Deccan Chronicle

Manto movie review: Realism with Nawazuddin's performance is flavour of the film

Deccan Chronicle| Shaheen Irani

Published on: September 20, 2018 | Updated on: September 21, 2018

Manto is best known for his works like Thanda Ghosh and Kala Salwar which still hold relevance.

Nawazuddin Siddiqui in a still from Manto.'

Nawazuddin Siddiqui in a still from Manto.'

Director: Nandita Das

Cast: Nawazuddin Siddiqui, Rasika Dugal, Tahir Raj Bhasin

Nawazuddin Siddiqui's movie Manto too begins with a story which will make you crave to know 'what next?'

And then enters the man himself, just as his loving wife Rasika Dugal is reading his story out loud, fear on her face - a fear which was quite valid considering the fragile profession her husband was in, and knowing how the society treats raw, unabashed truth.

Here on begins Manto's story - a successful writer who is wholly accepted in his country - India. Manto has a best friend in Shyam, played by Tahir Raj Bhasin, a loving family which is about to grow as his wife, played by Rasika Dugal, is pregnant right when India has achieved Independence from the British rule.

But things change quickly for the writer as he moves to Pakistan and suddenly sees the real and sad state Independence has left the country in. From a successful writer, he turns a struggler, but still holds his ground and hopes to become successful one day. Whether he does go back to being successful or not is what the movie is about. In both cases, life shows him real faces of people, some who change and some who remain the same with time.
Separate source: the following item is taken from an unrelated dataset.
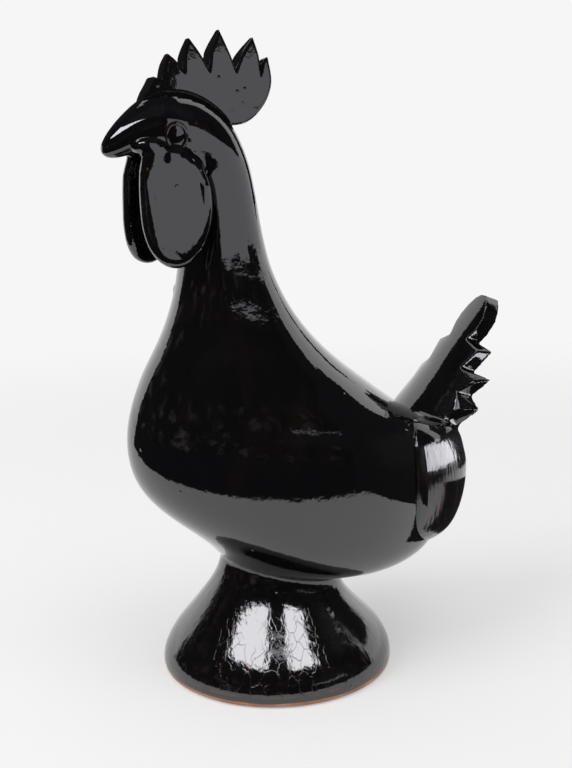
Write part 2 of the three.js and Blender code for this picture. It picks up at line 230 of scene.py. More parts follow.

Manto is a man who has no filters, which Nandita Das has subtly put across by giving him a white kurta to wear many-a-times, even when the world is wearing a suit and putting on a fake smile to greet others.

Our poet on the other hand, because he is way too honest, expects the people around him to be the same, but that in turn ends up making him hurt in ways beyond imagination.

Like in the trailer, the dialogues of this film are a total winner, and in fact, helped Manto himself in times of trouble, well at least once. The music, even though it could have been avoided, are not much of a distraction.

"Mere mulk ki tarah main bhi kat kar azaad hua" is one dialogue which perfectly describes Manto.

Manto's first half entertains and puts its point across, but Nandita seems to have lost the plot in the second half of this one.

The recreation of the pre-Independence period gives out a good feeling since it brings back memories of good old Bombay.

Manto is quite realistic in terms of changing dynamics of a relationship - be it friendship, marriage or even life as a whole. That is truly the crux and the best part of the film - because it stays true to what life as a whole is - bunch of roses with thorns.

So, like expected, Nandita brings out the best storyline, screenplay as well as performances from each of her actors. And of course, Nawazuddin makes the film a worth watch with Tahir and Rasika also giving their best to their respective roles. Rishi Kapoor, Tillotama Shome, Divya Dutta, Gurdas Maan, Shashank Arora, Paresh Rawal, Ranvir Shorey, Rajshri Deshpande, Chandan Roy Sanyal, even though for a brief period of time, leave an impactful mark.